I find that I have trouble communicating clearly to young students what I want them to do, I need to work on this necessary skill in order to be a successful teacher. I also find that I have trouble motivating students to play games, and other than bringing in reinforcers I need to learn how else I can motivate them to participate. I think that once I am in a classroom I will get a lot more practice and become successful at communicating and motivating students.

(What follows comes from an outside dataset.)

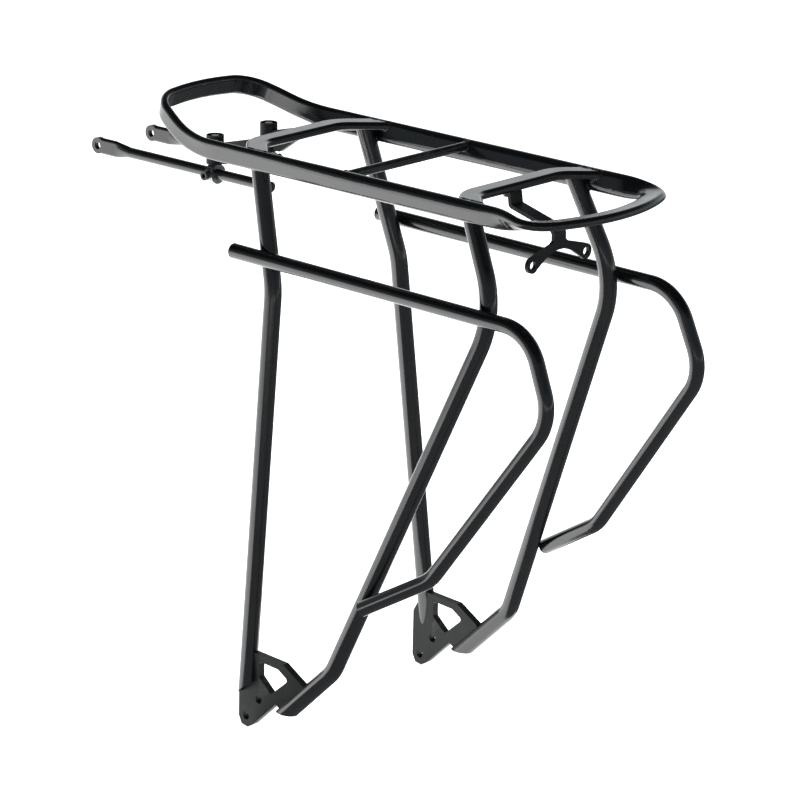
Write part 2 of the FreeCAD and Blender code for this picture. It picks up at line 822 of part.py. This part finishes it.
def make_light_bracket():
    """A bent strip under the rear bridge that ends in an upright plate with two drilled ears."""
    thickness = size("bracket_thickness")
    underside = size("bridge_height") - size("oval_short") / 2
    flange_z = underside - thickness / 2
    step_x = size("rear_bridge_x") + 1.0
    light_x, light_z = size("light_x"), size("light_height")
    route = [
        Vector(size("rear_bridge_x") - 8.5, 0, flange_z),
        Vector(step_x, 0, flange_z),
        Vector(step_x + 1.2, 0, flange_z - size("bracket_step")),
        Vector(light_x, 0, light_z + size("bracket_arm_rise")),
        Vector(light_x, 0, light_z + 8.0),
    ]
    path = feature("bracket_path", bent_path(route, [0, 1.6, 2.0, 4.0, 0]))
    section = doc.addObject("Part::Plane", "bracket_section")
    bind(section, Length=cell("bracket_thickness"), Width=cell("bracket_width"))
    half_width = size("bracket_width") / 2
    section.Placement = Placement(
        route[0] + Vector(0, -half_width, thickness / 2), Rotation(Vector(0, 1, 0), 90)
    )
    strip = doc.addObject("Part::Sweep", "bracket_strip")
    strip.Sections = [section]
    strip.Spine = (path, [f"Edge{i + 1}" for i in range(len(path.Shape.Edges))])
    strip.Solid = True
    strip.Frenet = False

    half_spacing = size("light_spacing") / 2
    right = [
        (half_width, light_z + 12.0),
        (half_width + 2.0, light_z + 10.2),
        (half_spacing + 1.2, light_z + 5.0),
        (half_spacing - 4.2, light_z - 2.9),
        (half_width + 5.5, light_z + 3.5),
        (3.5, light_z + 5.8),
    ]
    left = [(-y, z) for y, z in reversed(right)]
    plate_body = doc.addObject("PartDesign::Body", "bracket_plate_body")
    outline = polygon_sketch(plate_body, "bracket_plate_outline", "YZ_Plane", right + left)
    pad(plate_body, "bracket_plate_slab", outline, cell("bracket_thickness"))
    plate_body.Placement = at(light_x, 0, 0)
    front_face = light_x - thickness / 2
    pieces, holes = [strip, plate_body], []
    for side, sign in SIDES.items():
        spot = at(front_face, sign * half_spacing, light_z, ALONG_X)
        pieces.append(cylinder(f"ear_{side}", cell("light_ear_diameter"), cell("bracket_thickness"), spot))
        mouth = at(front_face - 1, sign * half_spacing, light_z, ALONG_X)
        length = f"{cell('bracket_thickness')} + 2"
        holes.append(cylinder(f"ear_hole_{side}", cell("light_hole"), length, mouth))
    bolt_spot = at(size("bracket_bolt_x"), 0, underside - thickness - 1)
    holes.append(
        cylinder("bracket_bolt_hole", f"{cell('bracket_bolt')}", f"{cell('bracket_thickness')} + 2", bolt_spot)
    )
    whole = fuse("bracket_whole", *pieces)
    drilling = fuse("bracket_drilling", *holes)
    node(boolean("Part::Cut", whole, drilling, "bracket"), "light_bracket")


def make_bracket_screw():
    """A button-head screw, from below, that holds the bracket to the bridge."""
    x = size("bracket_bolt_x")
    seat = size("bridge_height") - size("oval_short") / 2 - size("bracket_thickness")
    shank = cylinder(
        "bracket_screw_shank",
        cell("bracket_bolt"),
        f"{cell('bracket_thickness')} + {cell('oval_short')} - {cell('oval_wall')} - 0.4",
        at(x, 0, seat),
    )
    head = doc.addObject("Part::Cone", "bracket_screw_head")
    bind(
        head,
        Radius1=f"{cell('screw_head_diameter')} / 2 * 0.7",
        Radius2=f"{cell('screw_head_diameter')} / 2",
        Height=cell("screw_head_height"),
    )
    head.Placement = at(x, 0, seat - size("screw_head_height"))
    socket = doc.addObject("Part::Prism", "bracket_screw_socket")
    socket.Polygon = 6
    bind(socket, Circumradius="1.5 / cos(30)", Height=f"{cell('screw_head_height')} * 0.7")
    socket.Placement = at(x, 0, seat - size("screw_head_height"))
    solid = fuse("bracket_screw_solid", shank, head)
    node(boolean("Part::Cut", solid, socket, "bracket_screw_cut"), "bracket_screw")
    return shank


# ---------------------------------------------------------------- assembly

doc.recompute()
deck_body = make_deck()
make_crossbar(deck_body)
screw_shank = make_bracket_screw()
front_bridge_body = make_bridge(
    "front_bridge", size("front_bridge_x"), size("front_bridge_corner_y"), deck_body
)
rear_bridge_body = make_bridge(
    "rear_bridge", size("rear_bridge_x"), size("rear_bridge_corner_y"), deck_body, screw_shank
)
make_light_bracket()
for side, sign in SIDES.items():
    plate = make_foot_plate(side, sign)
    front_leg = make_front_leg(side, sign, plate, deck_body, front_bridge_body)
    rear_leg = make_rear_leg(side, sign, plate, deck_body, rear_bridge_body)
    doc.recompute()
    make_pannier_rail(side, sign, front_leg, rear_leg)
    make_clamp_lug(side, sign, front_bridge_body)
    make_eyebolt(side, sign)
    make_clamp_washer(side, sign)
    make_clamp_nut(side, sign)
    make_grub_screw(side, sign)
    make_stay(side, sign)
doc.recompute()

# ---------------------------------------------------------------- checks and export

for thing in doc.Objects:
    if "Invalid" in thing.State or "Error" in thing.State:
        raise SystemExit(f"{thing.Name} ({thing.Label}) failed: {thing.State}")
for thing in nodes:
    shape = thing.Shape
    if shape.isNull() or not shape.isValid() or shape.Volume <= 0:
        raise SystemExit(f"{thing.Label} has no valid solid")
    if len(shape.Solids) != 1:
        volumes = [round(solid.Volume, 2) for solid in shape.Solids]
        raise SystemExit(f"{thing.Label} is made of {len(volumes)} solids: {volumes}")

os.makedirs("parts", exist_ok=True)
for old in os.listdir("parts"):
    os.remove(os.path.join("parts", old))
for thing in nodes:
    thing.Shape.exportStep(f"parts/{thing.Label}.step")
print(f"wrote {len(nodes)} pieces")
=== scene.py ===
import json
import math

import bpy
import numpy as np
from mathutils import Matrix, Vector
from mathutils.bvhtree import BVHTree


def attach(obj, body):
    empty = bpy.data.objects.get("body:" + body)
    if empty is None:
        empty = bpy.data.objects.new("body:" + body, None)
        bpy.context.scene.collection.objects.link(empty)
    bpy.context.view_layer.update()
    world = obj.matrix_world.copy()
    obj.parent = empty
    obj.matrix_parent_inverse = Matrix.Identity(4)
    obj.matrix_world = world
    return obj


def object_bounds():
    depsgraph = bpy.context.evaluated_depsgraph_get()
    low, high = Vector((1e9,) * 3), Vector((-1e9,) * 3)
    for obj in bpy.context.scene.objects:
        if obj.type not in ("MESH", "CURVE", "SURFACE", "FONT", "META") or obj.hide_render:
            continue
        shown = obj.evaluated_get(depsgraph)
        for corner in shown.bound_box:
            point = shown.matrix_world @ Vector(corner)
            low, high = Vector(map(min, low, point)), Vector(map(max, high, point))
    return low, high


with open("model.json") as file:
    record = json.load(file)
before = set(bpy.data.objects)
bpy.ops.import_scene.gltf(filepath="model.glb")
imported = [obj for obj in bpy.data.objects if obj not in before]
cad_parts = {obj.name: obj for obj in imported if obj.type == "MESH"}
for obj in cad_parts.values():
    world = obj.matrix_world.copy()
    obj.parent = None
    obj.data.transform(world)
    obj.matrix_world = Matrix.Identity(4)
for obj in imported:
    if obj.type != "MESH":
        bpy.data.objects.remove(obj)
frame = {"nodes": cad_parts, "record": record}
NODES = frame["nodes"]
CAD_LOW, CAD_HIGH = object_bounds()
MM = 0.001
SIDES = ("left", "right")


def new_object(name, data):
    """An object of the scene around a mesh, a camera or a lamp."""
    made = bpy.data.objects.new(name, data)
    bpy.context.scene.collection.objects.link(made)
    return made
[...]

Wednesday, October 15, 2008

2008 SUNY Cortland P.E. Mini-Conference

On 10/10 SUNY Cortland had its P.E. Mini-Conference, where students and teachers from the surrounding area came for professional development day. Here teachers and students participated in workshops varying from "What Research Says about Physical Activity/PE & Academics" (presented by John Foley) to Hi Tech/ Low Tech PE (presented by Stephen Yang & Students). These workshops had a lot of information for both students training to be P.E. teachers and current/retired P.E. teachers.
I presented with Dr. Yang in his Hi Tech/ Low Tech PE workshop. I took the game "Animal Scramble" and made 3 totally different ways to play this game and have the students moving around more than what the creators intended.
It was amazing to see the reaction of teachers when I showed them how the game was ment to be played, and how I modified it to get the students more active when they play.
This was a great experience for me because it taught me that I can use technology in my P.E. classes, even if I have to modify the games to make them more physically active.

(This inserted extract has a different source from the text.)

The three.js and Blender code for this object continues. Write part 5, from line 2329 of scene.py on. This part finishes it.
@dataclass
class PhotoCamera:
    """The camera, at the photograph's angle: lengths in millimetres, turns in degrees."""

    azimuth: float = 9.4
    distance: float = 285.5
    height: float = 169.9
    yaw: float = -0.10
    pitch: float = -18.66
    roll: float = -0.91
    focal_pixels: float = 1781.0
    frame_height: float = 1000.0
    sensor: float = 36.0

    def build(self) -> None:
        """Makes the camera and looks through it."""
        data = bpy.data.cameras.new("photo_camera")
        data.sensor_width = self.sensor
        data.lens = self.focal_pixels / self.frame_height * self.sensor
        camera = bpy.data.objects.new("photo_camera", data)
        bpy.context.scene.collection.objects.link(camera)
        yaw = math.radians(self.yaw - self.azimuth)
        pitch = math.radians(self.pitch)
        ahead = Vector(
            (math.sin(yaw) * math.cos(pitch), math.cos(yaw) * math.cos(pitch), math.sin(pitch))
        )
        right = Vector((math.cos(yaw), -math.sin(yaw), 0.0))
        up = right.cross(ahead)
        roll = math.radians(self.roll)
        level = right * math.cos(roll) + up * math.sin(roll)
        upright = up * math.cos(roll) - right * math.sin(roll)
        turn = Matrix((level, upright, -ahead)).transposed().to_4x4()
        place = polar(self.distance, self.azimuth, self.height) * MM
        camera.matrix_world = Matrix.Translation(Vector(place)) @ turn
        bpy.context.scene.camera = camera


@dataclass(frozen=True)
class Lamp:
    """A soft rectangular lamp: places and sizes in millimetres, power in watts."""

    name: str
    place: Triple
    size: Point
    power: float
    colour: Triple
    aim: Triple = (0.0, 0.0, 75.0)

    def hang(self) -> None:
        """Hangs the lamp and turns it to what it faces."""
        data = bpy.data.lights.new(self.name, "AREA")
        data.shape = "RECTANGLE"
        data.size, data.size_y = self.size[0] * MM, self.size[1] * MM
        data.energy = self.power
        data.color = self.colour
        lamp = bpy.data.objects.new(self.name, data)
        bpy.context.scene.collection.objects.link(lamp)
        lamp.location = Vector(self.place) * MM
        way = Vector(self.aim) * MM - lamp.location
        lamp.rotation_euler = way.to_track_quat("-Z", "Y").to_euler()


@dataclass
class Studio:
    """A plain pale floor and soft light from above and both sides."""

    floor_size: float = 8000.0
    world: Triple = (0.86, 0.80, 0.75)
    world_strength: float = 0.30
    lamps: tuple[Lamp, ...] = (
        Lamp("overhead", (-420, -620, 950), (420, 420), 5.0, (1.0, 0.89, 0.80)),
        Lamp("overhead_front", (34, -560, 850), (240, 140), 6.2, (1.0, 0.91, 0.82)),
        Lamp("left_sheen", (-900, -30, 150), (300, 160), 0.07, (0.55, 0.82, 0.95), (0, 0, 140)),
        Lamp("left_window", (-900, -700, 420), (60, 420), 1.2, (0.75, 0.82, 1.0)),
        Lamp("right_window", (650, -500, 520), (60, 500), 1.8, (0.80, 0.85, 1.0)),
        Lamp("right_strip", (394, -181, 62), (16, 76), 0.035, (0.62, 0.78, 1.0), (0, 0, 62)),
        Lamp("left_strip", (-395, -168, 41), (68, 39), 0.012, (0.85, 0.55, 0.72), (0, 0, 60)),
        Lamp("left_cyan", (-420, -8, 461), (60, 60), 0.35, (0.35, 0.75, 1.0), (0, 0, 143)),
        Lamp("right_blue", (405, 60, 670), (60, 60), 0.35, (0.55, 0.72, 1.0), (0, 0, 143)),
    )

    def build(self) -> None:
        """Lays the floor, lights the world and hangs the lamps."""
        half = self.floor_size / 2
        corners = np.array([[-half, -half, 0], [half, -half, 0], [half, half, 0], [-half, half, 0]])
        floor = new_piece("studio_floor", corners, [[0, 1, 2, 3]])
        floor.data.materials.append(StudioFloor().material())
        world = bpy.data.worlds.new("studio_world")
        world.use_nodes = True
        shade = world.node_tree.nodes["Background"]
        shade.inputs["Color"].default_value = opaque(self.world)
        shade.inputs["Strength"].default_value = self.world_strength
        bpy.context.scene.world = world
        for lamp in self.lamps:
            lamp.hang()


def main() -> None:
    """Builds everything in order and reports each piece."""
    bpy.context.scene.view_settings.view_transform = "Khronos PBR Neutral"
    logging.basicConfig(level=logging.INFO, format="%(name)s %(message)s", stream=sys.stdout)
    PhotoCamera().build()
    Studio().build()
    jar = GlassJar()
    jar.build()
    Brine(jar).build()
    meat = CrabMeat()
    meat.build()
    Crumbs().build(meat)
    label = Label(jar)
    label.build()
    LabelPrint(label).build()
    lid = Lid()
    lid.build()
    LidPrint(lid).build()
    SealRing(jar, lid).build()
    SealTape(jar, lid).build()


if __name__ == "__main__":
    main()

If you are interested in seeing my handout with the games I presented at the Mini-Conference please e-mail me at

Saturday, October 4, 2008

Lab #3: Locomotor Skills II

A. To observe the interaction between Cortland students and St. Mary’s students.
B. Locomotor Skills Part B Worksheet.


1. Observe the St. Mary’s student(s) as they participate in the activities. Describe the variability of the movement patterns you observed. Be sure to note with whom you worked , what grade they were in, and any differences in age, gender, or ability.

The locomotive skills were very limited. When they were playing the games they started out running and then at the end they would do the specified skill. The 6 year old, kindergarten, boy was more advanced with the horizontal jump and slide, while the 5 year old, kindergarten girl was lacking in almost all of these locomotive skills. They both seem to have an idea of what the movements should look like.

2. Describe “teaching strategies” that YOU used today towards connecting with the children. What were they? How did YOU use them? What was the effect? Were there any strategies that were more effective than others? If so, why?

A few teaching strategies I used today was having the kids demonstrate each of the locomotive skills before we played the game. This then allowed me to see who needed help and if we needed to modify the game a little bit. I also played the games with them so they could see how I was doing it and they could then copy me if they need a little bit of help. I think that playing the game with the students help them see what they should be doing and therefore makes this a better strategy for teaching.

3. After being at St. Mary’s for these past weeks and observing and working with the students, can you briefly describe an effective strategy (or strategies) that you used to capture the children’s attention and keep them on task for your activity.

An effective strategy that I used to capture the children’s attention and kept them on task for my activity was keeping them involved when I was explaining the rules and the locomotive skills we would be playing. This really keeps their attention because they know I will ask them questions and they might get to demonstrate how to do something.



I found that the students skills were very limited. The games that we played also affected how well the students performance of the skills, they again were rushing through the skills. I realize that we now have to play games that are not competitive, and greatly slowed down so the students do not rush.
A teaching tool that I discovered works really well with the young students was having them demonstrate a skill to the class. Not only did they get excited about showing the class, they all listened and became more involved when I explained rules. They responded to questions, and even asked questions if they were confused. I really enjoy using this teaching tool.